JSON records of objects:
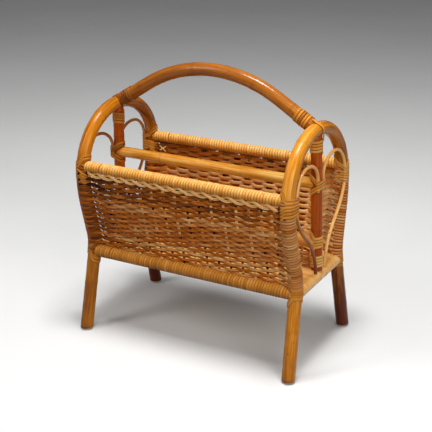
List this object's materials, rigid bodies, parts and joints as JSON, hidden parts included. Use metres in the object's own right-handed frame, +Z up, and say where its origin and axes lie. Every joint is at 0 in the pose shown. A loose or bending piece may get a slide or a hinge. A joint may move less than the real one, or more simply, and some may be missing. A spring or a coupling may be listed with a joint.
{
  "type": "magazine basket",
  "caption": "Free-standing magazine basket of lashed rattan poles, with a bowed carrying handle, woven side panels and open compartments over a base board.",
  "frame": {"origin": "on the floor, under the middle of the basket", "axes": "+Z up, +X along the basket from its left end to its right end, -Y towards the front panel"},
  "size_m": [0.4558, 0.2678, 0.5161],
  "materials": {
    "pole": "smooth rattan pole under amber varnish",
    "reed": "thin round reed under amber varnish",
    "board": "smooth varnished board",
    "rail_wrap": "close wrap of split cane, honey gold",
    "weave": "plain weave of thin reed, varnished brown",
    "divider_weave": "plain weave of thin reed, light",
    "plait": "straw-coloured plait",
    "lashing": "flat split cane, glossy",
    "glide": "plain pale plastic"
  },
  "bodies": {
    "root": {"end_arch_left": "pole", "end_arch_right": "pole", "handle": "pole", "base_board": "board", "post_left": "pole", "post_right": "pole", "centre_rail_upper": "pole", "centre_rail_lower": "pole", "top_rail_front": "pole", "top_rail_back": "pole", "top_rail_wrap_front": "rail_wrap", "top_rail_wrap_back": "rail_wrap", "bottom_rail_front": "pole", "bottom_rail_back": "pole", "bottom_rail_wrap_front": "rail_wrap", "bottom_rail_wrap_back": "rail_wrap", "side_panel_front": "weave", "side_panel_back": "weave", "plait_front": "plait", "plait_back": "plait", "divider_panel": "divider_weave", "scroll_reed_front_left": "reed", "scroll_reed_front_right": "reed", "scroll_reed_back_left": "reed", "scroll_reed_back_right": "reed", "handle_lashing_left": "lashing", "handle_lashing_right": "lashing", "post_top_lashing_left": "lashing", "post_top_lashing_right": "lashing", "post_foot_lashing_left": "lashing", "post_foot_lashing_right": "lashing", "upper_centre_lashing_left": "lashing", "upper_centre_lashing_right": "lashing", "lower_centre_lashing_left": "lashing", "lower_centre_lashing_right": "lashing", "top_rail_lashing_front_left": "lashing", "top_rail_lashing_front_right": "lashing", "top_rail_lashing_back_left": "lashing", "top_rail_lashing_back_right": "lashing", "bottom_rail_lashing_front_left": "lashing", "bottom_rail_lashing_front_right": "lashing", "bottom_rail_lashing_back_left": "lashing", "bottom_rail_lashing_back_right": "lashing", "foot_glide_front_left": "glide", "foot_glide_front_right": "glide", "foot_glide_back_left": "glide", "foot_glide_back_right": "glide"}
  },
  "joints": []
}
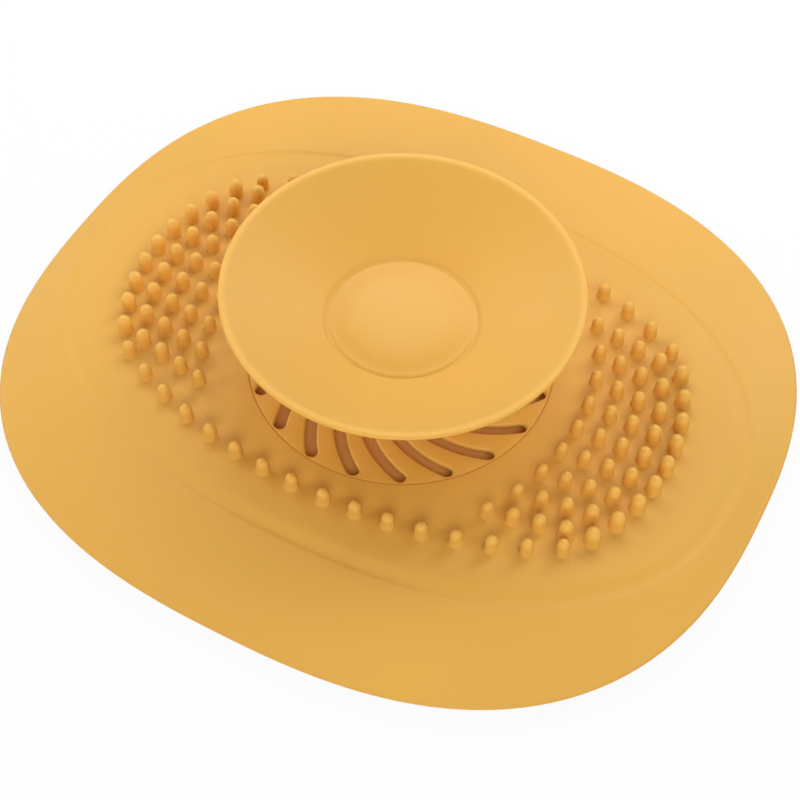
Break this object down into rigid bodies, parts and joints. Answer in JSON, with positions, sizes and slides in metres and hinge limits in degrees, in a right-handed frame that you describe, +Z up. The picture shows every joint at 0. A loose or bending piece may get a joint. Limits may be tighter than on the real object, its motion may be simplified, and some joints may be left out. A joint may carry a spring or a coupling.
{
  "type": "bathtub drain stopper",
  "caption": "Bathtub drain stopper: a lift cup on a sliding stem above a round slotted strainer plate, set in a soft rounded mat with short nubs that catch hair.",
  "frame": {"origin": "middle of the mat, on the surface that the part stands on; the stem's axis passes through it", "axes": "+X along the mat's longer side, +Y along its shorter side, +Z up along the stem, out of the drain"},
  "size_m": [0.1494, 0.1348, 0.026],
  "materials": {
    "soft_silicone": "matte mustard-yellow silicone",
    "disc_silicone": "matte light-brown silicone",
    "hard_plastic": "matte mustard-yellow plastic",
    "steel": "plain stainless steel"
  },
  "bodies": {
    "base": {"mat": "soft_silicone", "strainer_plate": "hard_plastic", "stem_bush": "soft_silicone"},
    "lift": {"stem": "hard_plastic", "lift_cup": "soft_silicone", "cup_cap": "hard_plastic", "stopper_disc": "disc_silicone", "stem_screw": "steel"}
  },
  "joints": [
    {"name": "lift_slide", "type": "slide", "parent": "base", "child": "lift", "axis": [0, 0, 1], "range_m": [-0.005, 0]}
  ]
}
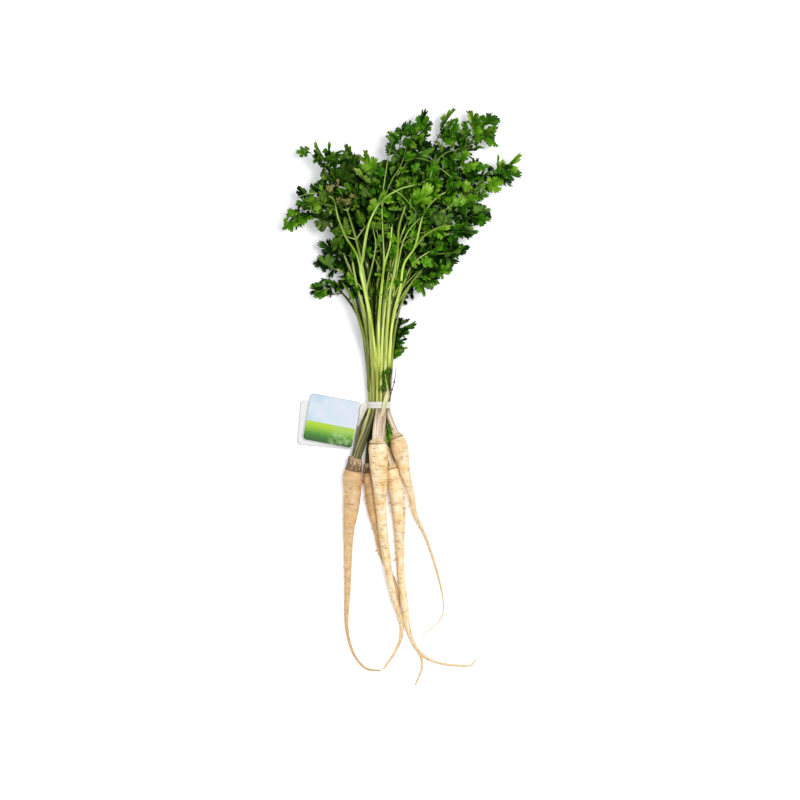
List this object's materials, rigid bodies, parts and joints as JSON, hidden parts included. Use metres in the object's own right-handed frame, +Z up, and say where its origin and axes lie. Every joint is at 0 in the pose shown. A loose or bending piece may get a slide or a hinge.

Problem to work on: Return the material exactly as it stands.

Response to the exercise:
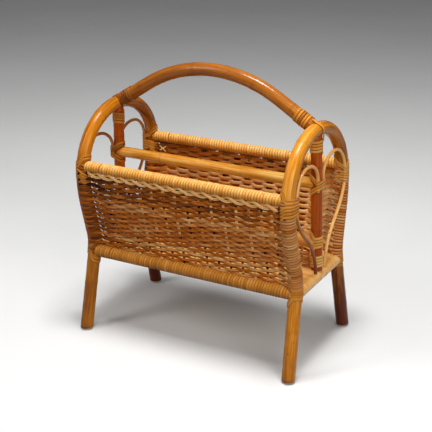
List this object's materials, rigid bodies, parts and joints as JSON, hidden parts included. Use metres in the object's own right-handed frame, +Z up, and say where its origin and axes lie. Every joint is at 0 in the pose shown. A loose or bending piece may get a slide or a hinge. A joint may move less than the real one, or more simply, and some may be missing. A spring or a coupling may be listed with a joint.
{
  "type": "magazine basket",
  "caption": "Free-standing magazine basket of lashed rattan poles, with a bowed carrying handle, woven side panels and open compartments over a base board.",
  "frame": {"origin": "on the floor, under the middle of the basket", "axes": "+Z up, +X along the basket from its left end to its right end, -Y towards the front panel"},
  "size_m": [0.4558, 0.2678, 0.5161],
  "materials": {
    "pole": "smooth rattan pole under amber varnish",
    "reed": "thin round reed under amber varnish",
    "board": "smooth varnished board",
    "rail_wrap": "close wrap of split cane, honey gold",
    "weave": "plain weave of thin reed, varnished brown",
    "divider_weave": "plain weave of thin reed, light",
    "plait": "straw-coloured plait",
    "lashing": "flat split cane, glossy",
    "glide": "plain pale plastic"
  },
  "bodies": {
    "root": {"end_arch_left": "pole", "end_arch_right": "pole", "handle": "pole", "base_board": "board", "post_left": "pole", "post_right": "pole", "centre_rail_upper": "pole", "centre_rail_lower": "pole", "top_rail_front": "pole", "top_rail_back": "pole", "top_rail_wrap_front": "rail_wrap", "top_rail_wrap_back": "rail_wrap", "bottom_rail_front": "pole", "bottom_rail_back": "pole", "bottom_rail_wrap_front": "rail_wrap", "bottom_rail_wrap_back": "rail_wrap", "side_panel_front": "weave", "side_panel_back": "weave", "plait_front": "plait", "plait_back": "plait", "divider_panel": "divider_weave", "scroll_reed_front_left": "reed", "scroll_reed_front_right": "reed", "scroll_reed_back_left": "reed", "scroll_reed_back_right": "reed", "handle_lashing_left": "lashing", "handle_lashing_right": "lashing", "post_top_lashing_left": "lashing", "post_top_lashing_right": "lashing", "post_foot_lashing_left": "lashing", "post_foot_lashing_right": "lashing", "upper_centre_lashing_left": "lashing", "upper_centre_lashing_right": "lashing", "lower_centre_lashing_left": "lashing", "lower_centre_lashing_right": "lashing", "top_rail_lashing_front_left": "lashing", "top_rail_lashing_front_right": "lashing", "top_rail_lashing_back_left": "lashing", "top_rail_lashing_back_right": "lashing", "bottom_rail_lashing_front_left": "lashing", "bottom_rail_lashing_front_right": "lashing", "bottom_rail_lashing_back_left": "lashing", "bottom_rail_lashing_back_right": "lashing", "foot_glide_front_left": "glide", "foot_glide_front_right": "glide", "foot_glide_back_left": "glide", "foot_glide_back_right": "glide"}
  },
  "joints": []
}
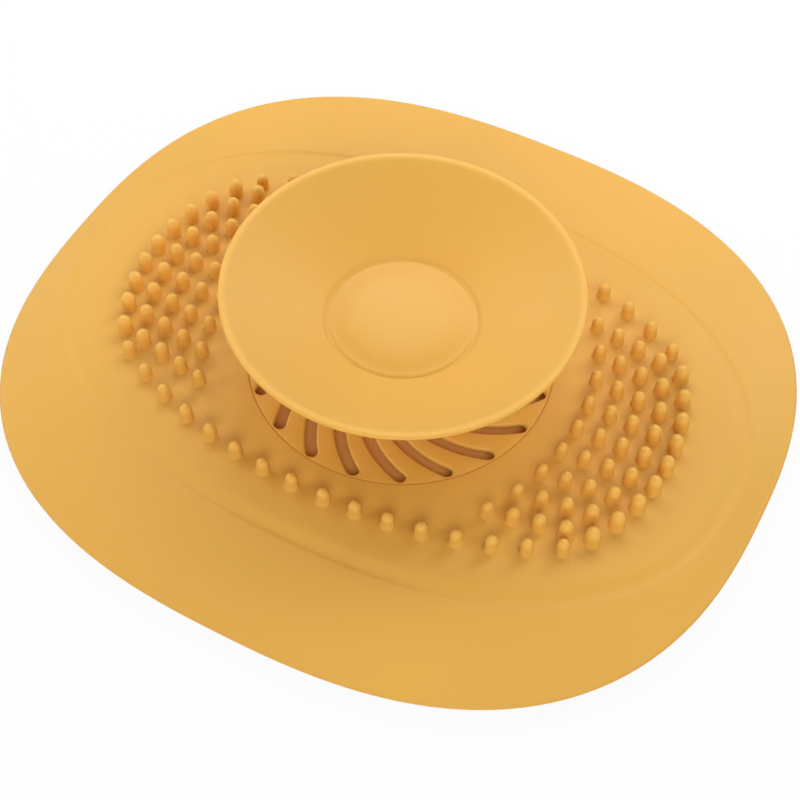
Break this object down into rigid bodies, parts and joints. Answer in JSON, with positions, sizes and slides in metres and hinge limits in degrees, in a right-handed frame that you describe, +Z up. The picture shows every joint at 0. A loose or bending piece may get a joint. Limits may be tighter than on the real object, its motion may be simplified, and some joints may be left out. A joint may carry a spring or a coupling.
{
  "type": "bathtub drain stopper",
  "caption": "Bathtub drain stopper: a lift cup on a sliding stem above a round slotted strainer plate, set in a soft rounded mat with short nubs that catch hair.",
  "frame": {"origin": "middle of the mat, on the surface that the part stands on; the stem's axis passes through it", "axes": "+X along the mat's longer side, +Y along its shorter side, +Z up along the stem, out of the drain"},
  "size_m": [0.1494, 0.1348, 0.026],
  "materials": {
    "soft_silicone": "matte mustard-yellow silicone",
    "disc_silicone": "matte light-brown silicone",
    "hard_plastic": "matte mustard-yellow plastic",
    "steel": "plain stainless steel"
  },
  "bodies": {
    "base": {"mat": "soft_silicone", "strainer_plate": "hard_plastic", "stem_bush": "soft_silicone"},
    "lift": {"stem": "hard_plastic", "lift_cup": "soft_silicone", "cup_cap": "hard_plastic", "stopper_disc": "disc_silicone", "stem_screw": "steel"}
  },
  "joints": [
    {"name": "lift_slide", "type": "slide", "parent": "base", "child": "lift", "axis": [0, 0, 1], "range_m": [-0.005, 0]}
  ]
}
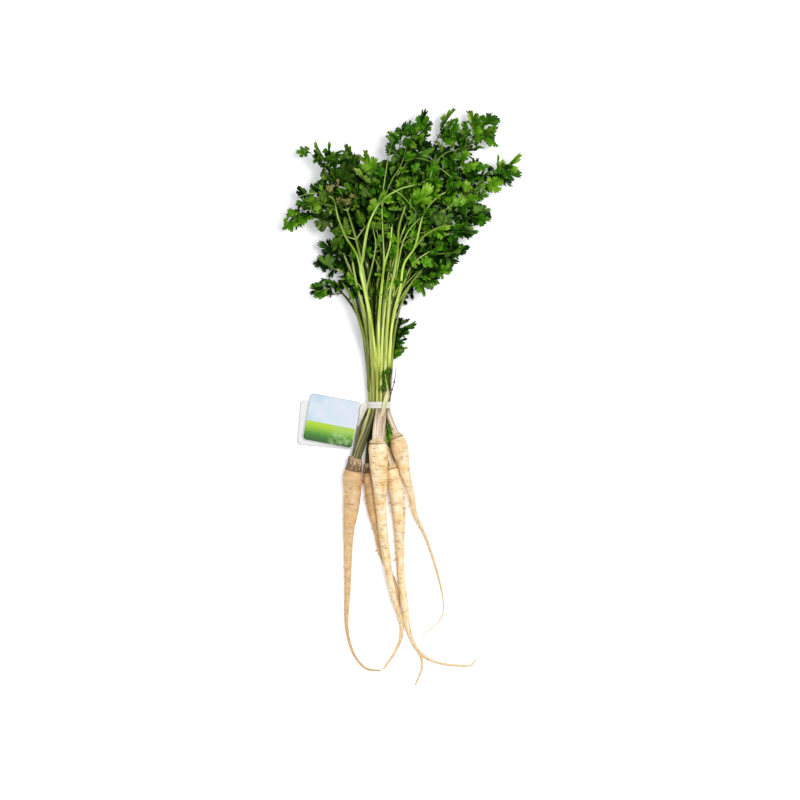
List this object's materials, rigid bodies, parts and joints as JSON, hidden parts included. Use metres in the object's own right-handed frame, +Z up, and say where its origin and axes lie. Every joint is at 0 in the pose shown. A loose or bending piece may get a slide or a hinge.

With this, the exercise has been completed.